MLFMA for combined SIE (PMCHWT) and VIE formulation in electromagnetic simulation

Although the Integral Equation method is effective in electromagnetic simulation, its high cost hinders the application of this method in the simulation of electrically large problems. By employing a fast solver and constructing the formulation properly, the cost of the Integral equation method could be reduced significantly.;The work in this dissertation is an implementation of Multi-Level Fast Multipole Algorithm (MLFMA) based on the hybrid Volume Surface Integral Equation (VSIE) formulation, which can be employed to solve the scattering problems involving material scatterers. By combining the Surface Integral Equation (SIE) and Volume Integral Equation (VIE) formulation, the VSIE formulation possesses the advantage of both formulations and is capable of modeling large problem efficiently. In order to choose the proper formulation, the performances are compared for two SIE formulations in this work, which are the PMCHWT and Muller's formulation.

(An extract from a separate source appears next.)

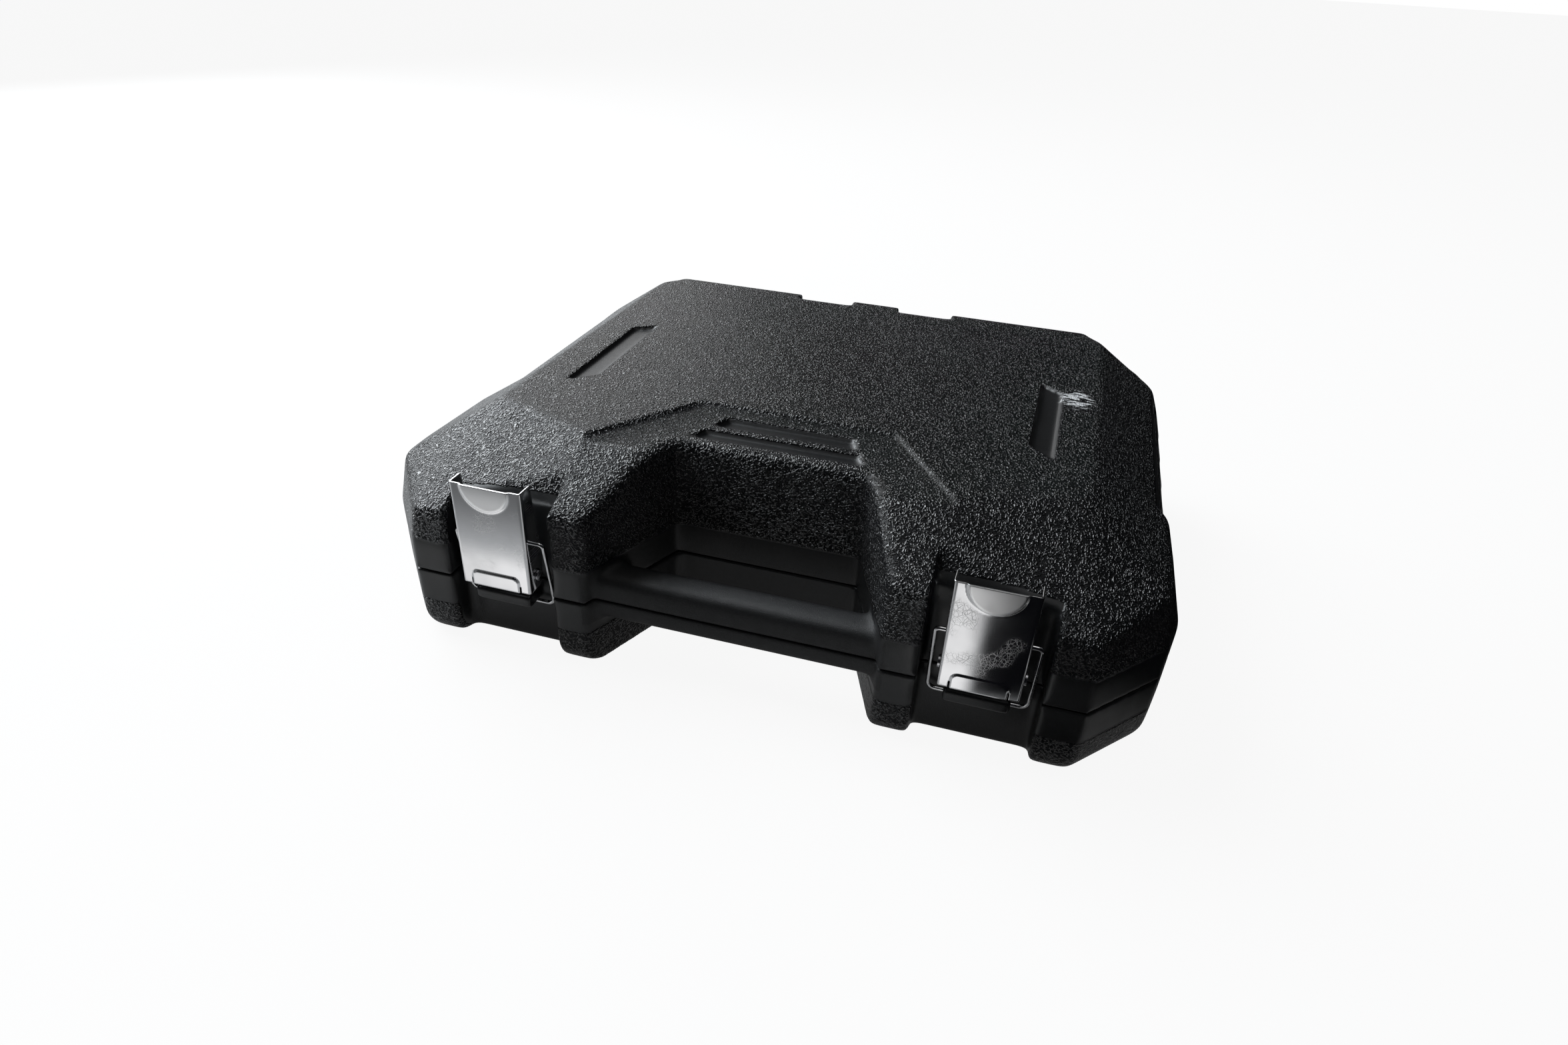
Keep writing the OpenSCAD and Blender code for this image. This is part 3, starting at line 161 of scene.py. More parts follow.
# ---- camera ----
def make_camera():
    data = bpy.data.cameras.new("camera")
    cam = bpy.data.objects.new("camera", data)
    scene.collection.objects.link(cam)
    forward = Vector(CAMERA_FORWARD).normalized()
    right = Vector(CAMERA_RIGHT).normalized()
    right = (right - forward * right.dot(forward)).normalized()
    up = right.cross(forward)
    place = Matrix((right, up, -forward)).transposed().to_4x4()
    place.translation = CAMERA_PLACE
    cam.matrix_world = place
    data.sensor_width = SENSOR_MM
    data.lens = SENSOR_MM * FOCAL_PX / PICTURE_W
    data.shift_x = (PICTURE_W / 2 - CENTRE_PX[0]) / PICTURE_W
    data.shift_y = (CENTRE_PX[1] - PICTURE_H / 2) / PICTURE_W
    data.clip_start, data.clip_end = 0.01, 50
    scene.camera = cam


# ---- node helpers ----
class Nodes:
    """Short way to write a node tree."""

    def __init__(self, tree):
        self.tree = tree
        tree.nodes.clear()

    def node(self, kind):
        return self.tree.nodes.new("ShaderNode" + kind)

    def link(self, source, socket):
        self.tree.links.new(source, socket)

    def put(self, socket, value):
        """Links another socket to this one, or sets it to a constant."""
        if isinstance(value, bpy.types.NodeSocket):
            self.link(value, socket)
        elif isinstance(value, tuple) and socket.type == "RGBA":
            socket.default_value = (*value, 1)
        else:
            socket.default_value = value

    def math(self, operation, a, b=0.0, clamp=False):
        n = self.node("Math")
        n.operation = operation
        n.use_clamp = clamp
        self.put(n.inputs[0], a)
        self.put(n.inputs[1], b)
        return n.outputs[0]

    def plus(self, a, b):
        return self.math("ADD", a, b)

    def times(self, a, b):
        return self.math("MULTIPLY", a, b)

    def larger(self, a, b):
        return self.math("MAXIMUM", a, b)

    def ramp(self, value, lo, hi, a=0.0, b=1.0, smooth=True):
        """a where value is lo, b where it is hi, and in between."""
        n = self.node("MapRange")
        n.interpolation_type = "SMOOTHSTEP" if smooth else "LINEAR"
        for i, v in enumerate((value, lo, hi, a, b)):
            self.put(n.inputs[i], v)
        return n.outputs[0]

    def blend(self, share, a, b):
        """Mix of two numbers."""
        n = self.node("Mix")
        for i, v in ((0, share), (2, a), (3, b)):
            self.put(n.inputs[i], v)
        return n.outputs[0]

    def mix(self, share, a, b):
        """Mix of two colours."""
        n = self.node("Mix")
        n.data_type = "RGBA"
        for i, v in ((0, share), (6, a), (7, b)):
            self.put(n.inputs[i], v)
        return n.outputs[2]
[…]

Based on the intuitive comparison and numerical simulation results, the PMCHWT formulation is chosen over the Muller's formulation for the SIE part in the hybrid VSIE formulation.;Based on the analysis of MLFMA for the scattering problem of Perfect Electric Conductor (PEC), the storage requirement and complexity are analyzed for the MLFMA that solves material scattering problem based on VSIE formulation. The analysis shows that MLFMA could be used to accelerate the matrix-vector multiply for the material scattering problem discretized by VSIE formulation, although its cost is higher than the MLFMA of PEC problem. This statement is also supported by numerical simulation results.